If I want to get there, I have to work with adults, and to do that, I have to be a leader and put the people who are working with me before me. Make no mistake, NOTHING comes before the ultimate goal of getting the movie right. But to get the movie right, I have to be the leader and the person that these adults think I can be. Namely, this means I have to be an adult.
Perfect example: Last week during casting, there was a mix up and some kid came in unprepared and wrong for the role he was reading for, and he fucked up bad. It wasn't his fault at all, but nonetheless, it was a disaster. The adult thing to do is just handle it with grace, thank him, and move on. I didn't. I blew up a little and mocked him in the room. It was 100% the wrong thing to do. I have no excuse or justification. Had it just been me there, it would only have affected me. But it wasn't. My behavior affects everyone on the movie. By working with me, if I do something wrong, it's not just me who looks bad--Joseph looks bad because he has lent his credibility to me, and Max looks bad because she vouched for me to Joseph. I can't do that type of shit anymore. That's not what an adult does.
Seriously though--How fucking ironic is it that in order to get a movie about a drunken, selfish narcissist made correctly, the narcissist himself has to become emotionally mature?
Only in Hollywood.
NOTE: This might all be very obvious to everyone else, but remember, I am a narcissist, so with all the time I spend focused on myself, sometimes I miss the obvious things. Thinking about other people is not my strong suit, so shit like this is new to me.

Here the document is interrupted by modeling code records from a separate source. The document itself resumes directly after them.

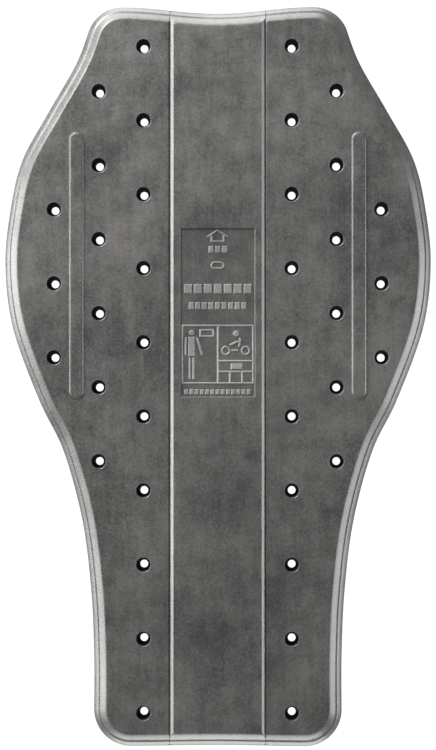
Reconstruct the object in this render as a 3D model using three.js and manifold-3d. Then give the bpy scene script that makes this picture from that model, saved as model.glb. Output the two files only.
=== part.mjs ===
import * as THREE from "three";
import { mergeVertices } from "three/addons/utils/BufferGeometryUtils.js";
import Module from "manifold-3d";

// A back protector that slips into the pocket of a motorcycle jacket: one moulding of
// viscoelastic foam, with two lengthwise grooves that leave thin webs as living hinges.
// Each zone between the grooves, each web, each rib and the marking field is a mesh.
// Millimetres, +Z up the wearer's spine, X across the back, and the outer face towards -Y.
// The origin is the middle of the wearer's face of the spine panel.

// ---------- driving dimensions ----------

const TOP_Z = 251.5;
const TOP_DIP = 4.4;
const BOTTOM_Z = -251.5;
const BOTTOM_DIP = 0.7;
const TOP_CORNER = { x: 65.4, r: 24, endDeg: 22 };
const BOTTOM_CORNER = { x: 59.2, r: 25 };
// Half widths down the side, from the shoulder to the hip.
const SIDE = [
  [96.6, 213],
  [115.4, 180.2],
  [133.2, 147.5],
  [141.2, 114.7],
  [144.9, 76],
  [139.7, 32.9],
  [121.8, -16.2],
  [105.1, -51],
  [92.3, -98],
  [86.2, -146],
  [84.2, -190],
];

const THICKNESS = 16;
const SPINE_RISE = 1.4;
const FLANGE = { thickness: 10, round: 2.6 };
const BEVEL = { inset: 3, size: 6, land: 0.3 };

const FOLD_X = 32.6;
const GROOVE_WIDTH = 2.4;
// The web's section, as depths from the wearer's face: the fold's axis is 4 deep, and the web
// tapers behind it.
const WEB = { halfWidth: 0.8, frontDepth: 8, shoulderDepth: 3.6, backDepth: 2.2 };
// Touching solids keep this gap, and a cutting solid reaches this far past what it cuts.
const GAP = 0.3;
const PAST = 5;

const HOLE = { frontRadius: 4.7, backRadius: 2.6, sides: 16, pitch: 50.25 };
// Each column of holes: its distance from the middle, its top hole and how many it has.
const HOLE_COLUMNS = [
  { x: 50.3, z: 223.9, count: 10 },
  { x: 80.7, z: 193.4, count: 6 },
  { x: 111.1, z: 113.1, count: 3 },
];

const RIB = { x: 95.8, width: 8.8, top: 165.1, bottom: -14.7, rise: 1.2, seat: 1.5, edge: 0.5 };

const FIELD = { width: 51, top: 100.4, bottom: -14.3, recess: 1, seat: 2.2 };
// The marks on the field's floor: an arrow, blank bars in place of lettering, and a table of
// two empty frames, as [left, bottom, right, top].
const MARK = { rise: 0.5, sink: 0.3, line: 0.8 };
const ARROW = { z: 93, span: 9 };
const BARS = [
  [-20, 58, 20, 63],
  [-16, 45, 16, 49],
  [-20, -11, 20, -8],
];
const TABLE_FRAMES = [
  [-23, -4.6, -0.6, 35],
  [0.6, -4.6, 23, 35],
];
const TABLE_RULES = [
  [0.6, 12, 23, 12 + MARK.line],
  [0.6, 3, 23, 3 + MARK.line],
];

const FOAM = { color: 0x67665f, roughness: 0.6, metalness: 0 };

const wasm = await Module();
wasm.setup();

// ---------- solids ----------

function solid(geometry) {
  geometry.deleteAttribute("normal");
  geometry.deleteAttribute("uv");
  const merged = mergeVertices(geometry, 1e-4);
  return new wasm.Manifold(
    new wasm.Mesh({
      numProp: 3,
      vertProperties: merged.attributes.position.array,
      triVerts: new Uint32Array(merged.index.array),
    }),
  );
}

function mesh(name, body) {
  const { vertProperties, triVerts } = body.getMesh();
  const geometry = new THREE.BufferGeometry();
  geometry.setAttribute("position", new THREE.BufferAttribute(vertProperties, 3));
  geometry.setIndex(new THREE.BufferAttribute(triVerts, 1));
  geometry.computeVertexNormals();
  const made = new THREE.Mesh(geometry, new THREE.MeshStandardMaterial(FOAM));
  made.name = name;
  return made;
}

// A block from low to high corners.
function block([x0, y0, z0], [x1, y1, z1]) {
  const geometry = new THREE.BoxGeometry(x1 - x0, y1 - y0, z1 - z0);
  geometry.translate((x0 + x1) / 2, (y0 + y1) / 2, (z0 + z1) / 2);
  return solid(geometry);
}

// A shape drawn in X and Z, as a slab from backY forward to frontY, with both edges bevelled.
function slab(shape, backY, frontY, bevel = { size: 0, depth: 0 }, inset = 0, bevelSegments = 1) {
  const geometry = new THREE.ExtrudeGeometry(shape, {
    depth: backY - frontY - 2 * bevel.depth,
    steps: 1,
    bevelEnabled: bevel.size > 0,
    bevelSize: bevel.size,
    bevelThickness: bevel.depth,
    bevelOffset: -inset - bevel.size,
    bevelSegments,
  });
  geometry.rotateX(Math.PI / 2);
  geometry.translate(0, backY - bevel.depth, 0);
  return solid(geometry);
}

// ---------- outlines ----------

function arc(cx, cz, r, fromDeg, toDeg, steps) {
  const points = [];
  for (let i = 0; i <= steps; i++) {
    const a = THREE.MathUtils.degToRad(fromDeg + ((toDeg - fromDeg) * i) / steps);
    points.push(new THREE.Vector2(cx + r * Math.cos(a), cz + r * Math.sin(a)));
  }
  return points;
}

// An end edge from the middle out to x = reach: it lies `dip` inside the end at the middle.
function endEdge(endZ, dip, reach, steps) {
  const inward = -Math.sign(endZ);
  const points = [];
  for (let i = 0; i < steps; i++) {
    const x = (reach * i) / steps;
    const fall = 0.5 + 0.5 * Math.cos((Math.PI * x) / reach);
    points.push(new THREE.Vector2(x, endZ + inward * dip * fall));
  }
  return points;
}

function outlineShape() {
  const { x: topX, r: topR, endDeg } = TOP_CORNER;
  const { x: bottomX, r: bottomR } = BOTTOM_CORNER;
  const shoulder = arc(topX, TOP_Z - topR, topR, 90, endDeg, 8);
  const hip = arc(bottomX, BOTTOM_Z + bottomR, bottomR, 0, -90, 8);
  const knots = SIDE.map(([x, z]) => new THREE.Vector2(x, z));
  const side = new THREE.SplineCurve([shoulder.at(-1), ...knots, hip[0]]).getSpacedPoints(44);
  const half = [
    ...endEdge(TOP_Z, TOP_DIP, topX, 8),
    ...shoulder,
    ...side.slice(1, -1),
    ...hip,
    ...endEdge(BOTTOM_Z, BOTTOM_DIP, bottomX, 6).reverse(),
  ];
  const mirrored = half.slice(1, -1).map((p) => new THREE.Vector2(-p.x, p.y));
  return new THREE.Shape([...half, ...mirrored.reverse()]);
}

// A bar with round ends, upright, grown by `grow` all round.
function ribShape(x, grow) {
  const r = RIB.width / 2;
  const top = arc(x, RIB.top - r, r + grow, 0, 180, 10);
  const bottom = arc(x, RIB.bottom + r, r + grow, 180, 360, 10);
  return new THREE.Shape([...top, ...bottom]);
}

function boxShape(x0, z0, x1, z1) {
  const corners = [
    [x0, z0],
    [x1, z0],
    [x1, z1],
    [x0, z1],
  ];
  return new THREE.Shape(corners.map(([x, z]) => new THREE.Vector2(x, z)));
}

// ---------- the moulding ----------

// The wearer's side is a round-edged flange, and the outer side is a bevelled pad set in from it.
// The pad stands on the flange with a short upright land, and its hidden part lies in the flange.
function moulding(thickness) {
  const outline = outlineShape();
  const flangeBevel = { size: FLANGE.round, depth: FLANGE.round };
  const flange = slab(outline, 0, -FLANGE.thickness, flangeBevel, 0, 2);
  const padBevel = { size: BEVEL.size, depth: thickness - FLANGE.thickness - BEVEL.land };
  const padBack = 2 * padBevel.depth + 2 * BEVEL.land - thickness;
  const pad = slab(outline, Math.min(padBack, -GAP), -thickness, padBevel, BEVEL.inset, 2);
  return flange.add(pad);
}

// A vent hole drawn a little past both faces, wide at the outer face.
function ventHole(x, z) {
  const slope = (HOLE.frontRadius - HOLE.backRadius) / THICKNESS;
  const front = HOLE.frontRadius + PAST * slope;
  const back = HOLE.backRadius - PAST * slope;
  const geometry = new THREE.CylinderGeometry(back, front, THICKNESS + 2 * PAST, HOLE.sides);
  geometry.translate(x, -THICKNESS / 2, z);
  return solid(geometry);
}

// The zone of the moulding between two distances across it.
function zone(body, x0, x1) {
  const front = -THICKNESS - SPINE_RISE - PAST;
  return body.intersect(block([x0, front, BOTTOM_Z - PAST], [x1, PAST, TOP_Z + PAST]));
}

// A wing with its vent holes and the seat of its rib; side is -1 on the left and 1 on the right.
function wing(side) {
  const body = moulding(THICKNESS);
  const inner = side * (FOLD_X + GROOVE_WIDTH / 2);
  const outer = side * (Math.max(...SIDE.map(([x]) => x)) + PAST);
  let made = zone(body, Math.min(inner, outer), Math.max(inner, outer));
  for (const column of HOLE_COLUMNS) {
    for (let i = 0; i < column.count; i++) {
      made = made.subtract(ventHole(side * column.x, column.z - i * HOLE.pitch));
    }
  }
  const seat = slab(ribShape(side * RIB.x, GAP), RIB.seat - THICKNESS, -THICKNESS - PAST);
  return made.subtract(seat);
}

function rib(side) {
  const back = RIB.seat - GAP - THICKNESS;
  const bevel = { size: RIB.edge, depth: RIB.edge };
  return slab(ribShape(side * RIB.x, 0), back, -THICKNESS - RIB.rise, bevel);
}

// The spine panel stands a little proud of the wings.
function spine() {
  const half = FOLD_X - GROOVE_WIDTH / 2;
  const reach = FIELD.width / 2;
  const front = -THICKNESS - SPINE_RISE;
  const seat = block([-reach, front - PAST, FIELD.bottom], [reach, front + FIELD.seat, FIELD.top]);
  return zone(moulding(THICKNESS + SPINE_RISE), -half, half).subtract(seat);
}

// The web left at the foot of a groove: square to the front, and tapered behind, where the
// wing's edge swings past it.
function foldWeb(side) {
  const section = new THREE.Shape([
    new THREE.Vector2(-WEB.halfWidth, -WEB.frontDepth),
    new THREE.Vector2(WEB.halfWidth, -WEB.frontDepth),
    new THREE.Vector2(WEB.halfWidth, -WEB.shoulderDepth),
    new THREE.Vector2(0, -WEB.backDepth),
    new THREE.Vector2(-WEB.halfWidth, -WEB.shoulderDepth),
  ]);
  const low = BOTTOM_Z + BOTTOM_DIP + FLANGE.round;
  const high = TOP_Z - TOP_DIP - FLANGE.round;
  const geometry = new THREE.ExtrudeGeometry(section, { depth: high - low, bevelEnabled: false });
  geometry.translate(side * FOLD_X, 0, low);
  return solid(geometry);
}

// ---------- the marking field ----------

const fieldFloor = FIELD.recess - THICKNESS - SPINE_RISE;

// A raised mark on the field's floor, sunk a little into it.
function raised(shape) {
  return slab(shape, fieldFloor + MARK.sink, fieldFloor - MARK.rise);
}

function frame([x0, z0, x1, z1]) {
  return [
    [x0, z0, x1, z0 + MARK.line],
    [x0, z1 - MARK.line, x1, z1],
    [x0, z0, x0 + MARK.line, z1],
    [x1 - MARK.line, z0, x1, z1],
  ];
}

// An arrow that points up the wearer's back.
function upArrow(z, span) {
  const half = span / 2;
  const stem = span / 5;
  const outline = [
    [0, z + half],
    [-half, z],
    [-stem, z],
    [-stem, z - half],
    [stem, z - half],
    [stem, z],
    [half, z],
  ];
  return raised(new THREE.Shape(outline.map(([x, y]) => new THREE.Vector2(x, y))));
}

// The floor of the recess: an arrow, blank bars in place of lettering, and an empty table.
function markingField() {
  const reach = FIELD.width / 2 - GAP;
  const back = fieldFloor - FIELD.recess + FIELD.seat - GAP;
  let made = block([-reach, fieldFloor, FIELD.bottom + GAP], [reach, back, FIELD.top - GAP]);
  const boxes = [...BARS, ...TABLE_FRAMES.flatMap(frame), ...TABLE_RULES];
  for (const [x0, z0, x1, z1] of boxes) {
    made = made.add(raised(boxShape(x0, z0, x1, z1)));
  }
  return made.add(upArrow(ARROW.z, ARROW.span));
}

// ---------- assembly ----------

const protector = new THREE.Group();
protector.add(mesh("spine_panel", spine()));
protector.add(mesh("marking_field", markingField()));
for (const [name, side] of [
  ["left", -1],
  ["right", 1],
]) {
  protector.add(mesh(`${name}_wing`, wing(side)));
  protector.add(mesh(`${name}_rib`, rib(side)));
  protector.add(mesh(`${name}_fold_web`, foldWeb(side)));
}

export default protector;
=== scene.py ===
import math

import bmesh
import bpy
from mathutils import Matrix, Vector, geometry


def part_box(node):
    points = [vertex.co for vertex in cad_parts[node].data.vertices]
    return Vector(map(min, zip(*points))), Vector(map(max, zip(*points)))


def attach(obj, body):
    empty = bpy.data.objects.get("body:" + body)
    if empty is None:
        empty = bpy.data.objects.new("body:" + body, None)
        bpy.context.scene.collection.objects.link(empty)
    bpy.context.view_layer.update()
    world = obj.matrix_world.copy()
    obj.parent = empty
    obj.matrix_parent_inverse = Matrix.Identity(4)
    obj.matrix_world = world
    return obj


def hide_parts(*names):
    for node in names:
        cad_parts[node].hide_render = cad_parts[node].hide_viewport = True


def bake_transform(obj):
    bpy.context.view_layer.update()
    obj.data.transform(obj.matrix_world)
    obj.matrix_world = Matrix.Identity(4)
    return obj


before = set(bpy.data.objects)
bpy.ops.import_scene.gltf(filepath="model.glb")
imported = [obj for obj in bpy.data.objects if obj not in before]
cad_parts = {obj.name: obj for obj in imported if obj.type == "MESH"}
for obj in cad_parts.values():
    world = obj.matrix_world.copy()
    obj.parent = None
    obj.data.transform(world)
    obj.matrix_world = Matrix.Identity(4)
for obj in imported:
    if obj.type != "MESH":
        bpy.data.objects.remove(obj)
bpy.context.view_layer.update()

scene = bpy.context.scene

# ---------------------------------------------------------------------------------------------
# Viewpoint and studio. A long lens stands 1.9 m in front of the outer face, a little right of
# the spine and a little below its middle. Four soft boxes round it graze the rim, and a fifth
# lights the front from above, and the floor lies far below. Lengths are in metres.
# ---------------------------------------------------------------------------------------------
VIEWPOINT = (0.034, -1.936, -0.018)
AIM = (0, 0, 0.0009)
AMBIENT = 0.16
BACKGROUND = 1.1
FLOOR_Z = -4.2
FLOOR_REACH = 30

camera = bpy.data.cameras.new("studio_camera")
camera.lens = 136
camera.sensor_width = 36
viewpoint = bpy.data.objects.new("studio_camera", camera)
scene.collection.objects.link(viewpoint)
viewpoint.location = VIEWPOINT
viewpoint.rotation_mode = "QUATERNION"
line_of_sight = Vector(AIM) - Vector(VIEWPOINT)
viewpoint.rotation_quaternion = line_of_sight.to_track_quat("-Z", "Y")
scene.camera = viewpoint
scene.view_settings.view_transform = "Standard"

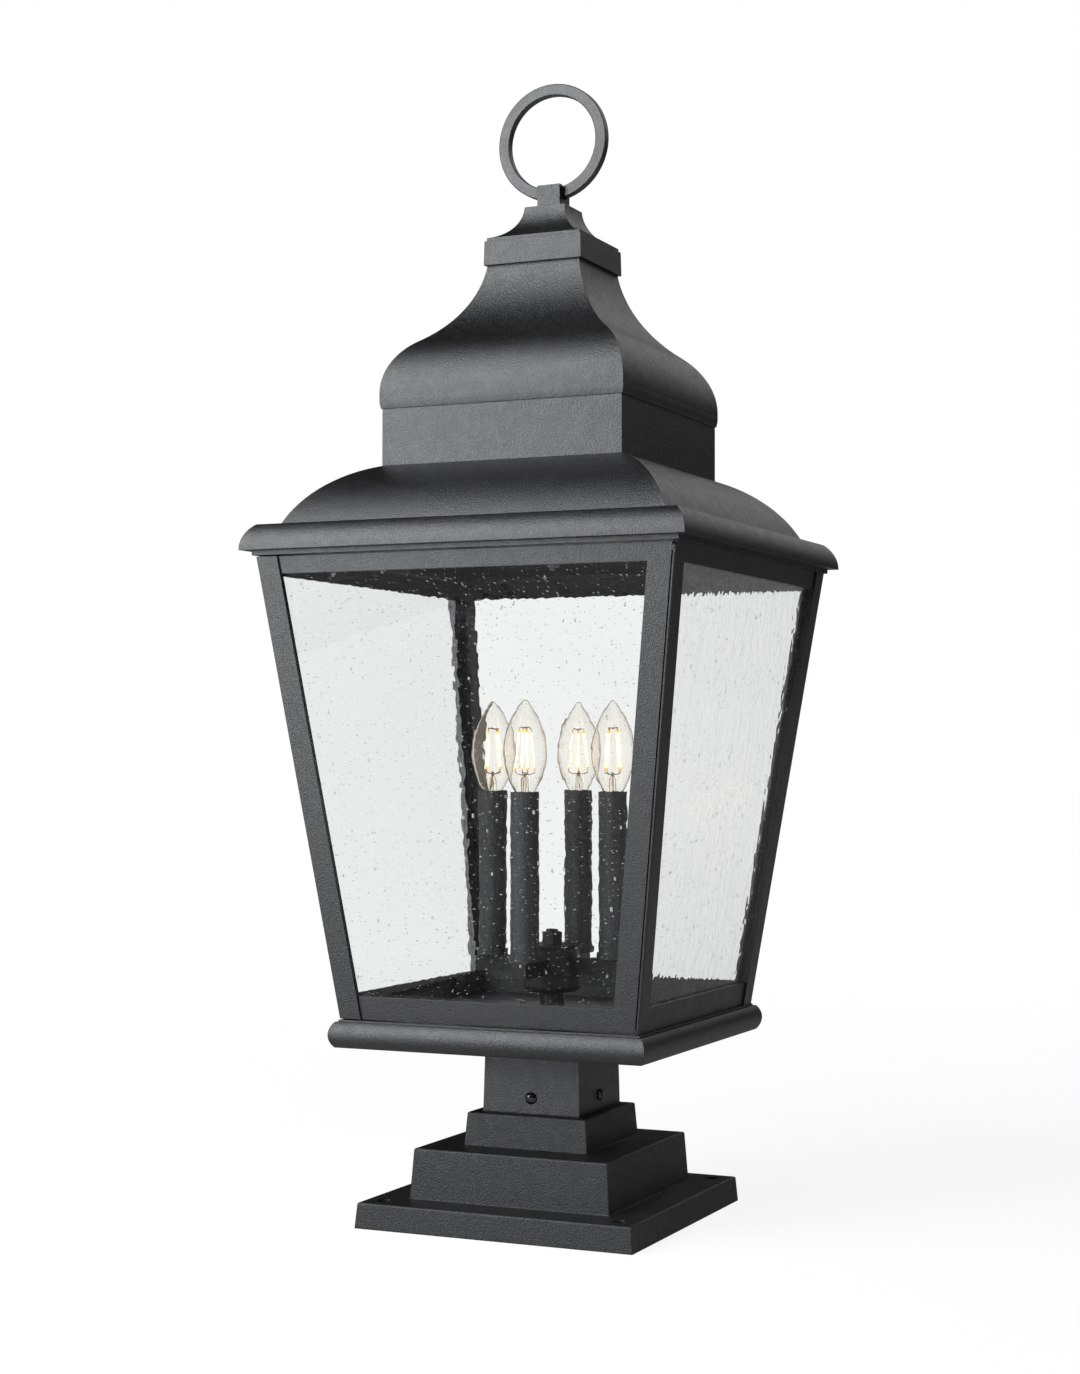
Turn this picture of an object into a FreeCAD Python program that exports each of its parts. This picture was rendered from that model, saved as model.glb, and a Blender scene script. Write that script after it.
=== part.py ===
import FreeCAD, Part
import math
import os
import Sketcher

# Pier mount light: a square lantern with a hinged glass door, four candle lamps, an ogee roof and a
# ring finial, standing on a stepped cast base that bolts to a masonry pier.
# Millimetres, +Z up, the door towards -Y. The origin is the middle of the base's foot, on the pier cap.

SIZES = {
    # Stepped base
    "plate_foot": 235.5,
    "plate_top": 232.4,
    "plate_rise": 20.2,
    "step_foot": 171.2,
    "step_top": 166.2,
    "step_rise": 39.8,
    "block_foot": 106.7,
    "block_top": 102.9,
    "block_rise": 26.5,
    "base_wall": 5.0,
    "base_edge": 1.6,
    "bolt_spacing": 200.0,
    "bolt_hole": 11.0,
    # Post stub, neck and its clamp screws
    "post_diameter": 76.2,
    "post_clearance": 0.1,
    "post_wall": 3.0,
    "post_reach": 52.0,
    "post_seat_depth": 26.0,
    "post_passage": 60.0,
    "neck_foot": 84.0,
    "neck_top": 80.8,
    "neck_clearance": 0.5,
    "neck_reach": 55.8,
    "flange_width": 124.0,
    "flange_thickness": 4.0,
    "clamp_screw_rise": 12.5,
    "clamp_screw_diameter": 6.0,
    "clamp_head_diameter": 9.6,
    "clamp_head_height": 2.4,
    "clamp_head_crown": 1.4,
    "screw_clearance": 0.1,
    "recess_width": 1.2,
    "recess_span": 5.0,
    "recess_depth": 1.3,
    # Lantern floor and its moulding
    "moulding_overhang": 2.3,
    "moulding_height": 20.0,
    "moulding_swell": 4.0,
    "moulding_lip": 9.4,
    "floor_lip": 1.0,
    "floor_thickness": 1.6,
    "floor_screw_spacing": 104.0,
    "floor_screw_diameter": 5.0,
    "floor_screw_length": 9.0,
    "floor_head_diameter": 9.0,
    "floor_head_height": 2.6,
    # Cage: leaning panel frames, cover angles and glass
    "cage_foot": 252.8,
    "cage_top": 351.0,
    "cage_height": 363.6,
    "cover_thickness": 1.75,
    "cover_leg": 18.4,
    "frame_thickness": 3.0,
    "stile_width": 18.5,
    "bottom_rail": 19.0,
    "top_rail": 14.5,
    "glass_thickness": 3.0,
    "glass_overlap": 8.0,
    "clip_width": 14.0,
    "clip_spacing": 150.0,
    "clip_thickness": 1.5,
    "clip_finger": 6.0,
    "clip_foot": 5.0,
    # Door, hinge and catch
    "door_floor_gap": 1.0,
    "door_top_gap": 1.0,
    "door_gap": 0.3,
    "hinge_barrel": 3.0,
    "hinge_groove": 1.0,
    "hinge_pin_diameter": 1.6,
    "hinge_play": 0.05,
    "hinge_end_gap": 0.4,
    "hinge_drop": 2.9,
    "top_knuckle": 5.0,
    "bottom_knuckle": 3.0,
    "hinge_leaf": 0.8,
    "catch_width": 5.2,
    "catch_depth": 5.0,
    "catch_height": 20.0,
    "catch_rise": 176.0,
    # Seat ring, eave and roof
    "seat_overhang": 2.5,
    "seat_thickness": 3.8,
    "seat_lip": 28.0,
    "roof_wall": 2.5,
    "eave_overhang": 7.45,
    "eave_shelf_inset": 10.05,
    "eave_height": 20.6,
    "eave_swell": 2.8,
    "dome_foot_inset": 13.4,
    "dome_top_inset": 0.1,
    "dome_height": 50.4,
    "dome_swell": 8.5,
    "box_width": 206.2,
    "box_height": 45.5,
    "throat_lip": 12.1,
    "ogee_overhang": 0.8,
    "ogee_waist_overhang": 1.0,
    "ogee_waist_rise": 8.7,
    "ogee_waist_swell": 0.4,
    "ogee_turn": 161.0,
    "ogee_turn_rise": 57.2,
    "ogee_shoulder_swell": 7.2,
    "ogee_hollow": 7.7,
    "ogee_top": 80.8,
    "ogee_height": 121.6,
    "collar_overhang": 2.45,
    "collar_taper": 0.45,
    "collar_height": 19.6,
    "cap_inset": 1.5,
    "cap_rim": 2.9,
    "cap_top": 35.7,
    "cap_height": 27.9,
    "cap_hollow": 6.0,
    # Ring finial and the rod that holds the roof
    "stem_width": 20.0,
    "stem_height": 18.8,
    "ring_outer": 95.8,
    "ring_inner": 77.2,
    "ring_thickness": 7.5,
    "ring_edge": 0.7,
    "ring_seat": 11.3,
    "ring_clearance": 0.05,
    "rod_diameter": 6.0,
    "rod_clearance": 0.3,
    "rod_grip_floor": 1.0,
    "rod_end": 3.0,
    "rod_nut_width": 10.0,
    "rod_nut_height": 5.0,
    "crossbar_rest": 15.0,
    "crossbar_width": 25.0,
    "crossbar_thickness": 4.0,
    # Candle cluster
    "standoff_diameter": 19.6,
    "standoff_height": 16.7,
    "nipple_diameter": 9.6,
    "nipple_bore": 6.4,
    "nipple_clearance": 0.1,
    "nipple_end": 2.0,
    "nipple_nut_width": 15.4,
    "nipple_nut_height": 10.2,
    "bell_diameter": 46.7,
    "bell_height": 14.4,
    "bell_round": 5.0,
    "hub_diameter": 43.6,
    "hub_height": 21.6,
    "arm_foot": 0.5,
    "arm_width": 12.5,
    "arm_height": 12.8,
    "arm_reach": 64.8,
    "washer_diameter": 48.6,
    "washer_thickness": 2.0,
    "candle_offset": 53.5,
    "cup_diameter": 25.6,
    "cup_height": 5.0,
    "cup_floor": 1.5,
    "sleeve_diameter": 22.8,
    "sleeve_wall": 1.3,
    "sleeve_length": 133.2,
    "sleeve_play": 0.1,
    "socket_diameter": 19.4,
    "socket_length": 44.0,
    "socket_depth": 24.0,
    "socket_drop": 7.0,
    "socket_stem_diameter": 8.0,
    # Lamp
    "lamp_base_diameter": 11.8,
    "lamp_base_length": 23.0,
    "lamp_base_play": 0.3,
    "lamp_base_rise": 1.0,
    "lamp_contact_diameter": 6.0,
    "lamp_contact_height": 1.5,
    "glass_neck": 12.0,
    "glass_belly": 35.4,
    "glass_belly_rise": 35.6,
    "glass_belly_swell": 3.0,
    "glass_shoulder_swell": 3.7,
    "glass_tip": 6.8,
    "glass_tip_rise": 78.2,
    "glass_length": 80.5,
    "glass_wall": 0.8,
    "filament_length": 32.0,
    "filament_rise": 23.3,
    "filament_diameter": 1.8,
    "filament_foot_radius": 7.9,
    "filament_top_radius": 4.7,
    "filament_stem_diameter": 5.0,
    "filament_stem_height": 19.0,
    "filament_wire_diameter": 0.8,
    # Shared
    "thread_clearance": 0.05,
    "overrun": 2.0,
}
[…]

ANOTHER NOTE: Sorry about my last few posts being very philosophical in nature and not grounded in the actual nuts and bolts production. I will get back to doing more pragmatic posts about making a movie I promise, but we've had a few days of down time so I had a moment to reflect on the larger issues. There is at least a year left on the life of this blog, by the time it's done, I will have covered a lot of ground, both practical and abstract.